Most British officers appointed to the KGL were, like their countrymen commissioned into the Chasseurs Britanniques, given free ensigncies. Edmund Wheatley, a Hammersmith man of modest means, was gazetted without purchase to 5th Line Battalion KGL, commanded by Colonel Ompteda, in 1813. Ensign Llewellyn was his only real friend in his battalion, but he soon came to admire the men he commanded. Although they spent so much of their time ‘cooking, smoking, eating and drinking’, they also
bear excessive fatigues wonderfully well, and a German will march over six leagues [eighteen miles] while an Englishman pants and expires before a labour of twelve miles; but before the enemy a German moves on silent but mechanically, while an Englishman is all sarcasm, laughter and indifference.

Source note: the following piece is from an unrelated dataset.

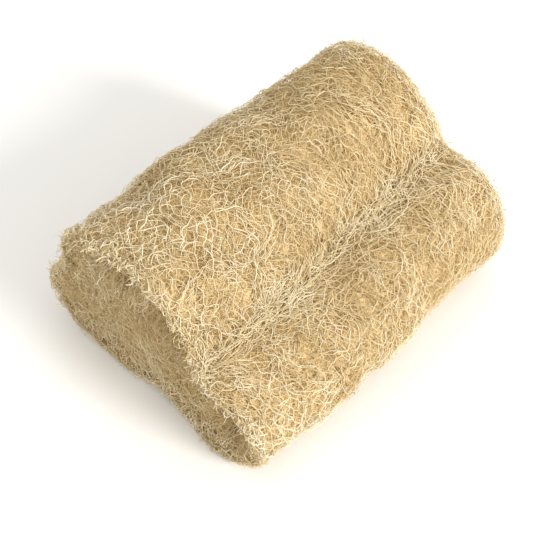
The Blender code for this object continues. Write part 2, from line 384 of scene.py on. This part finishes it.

German officers ‘do not hesitate to accompany a reproof with a blow’, but Wheatley could not ‘imagine any man so dejected in situation as to patiently bear corporal chastisement’. The first time he came un
der fire, hearing the ‘hissing and plaintive whistling’ of roundshot about his ears, he jumped back ‘against a tall Polack who, good natured and smiling, pushed me back saying, “Don’t flinch, Ensign”.’ Captain Lucas Bacmeister, his company commander, at once demanded
‘Vall, Veatley, how you like dat?’
‘Bad for the kidneys,’ I said.
That very moment another volley came and cut a fellow to pieces before my face.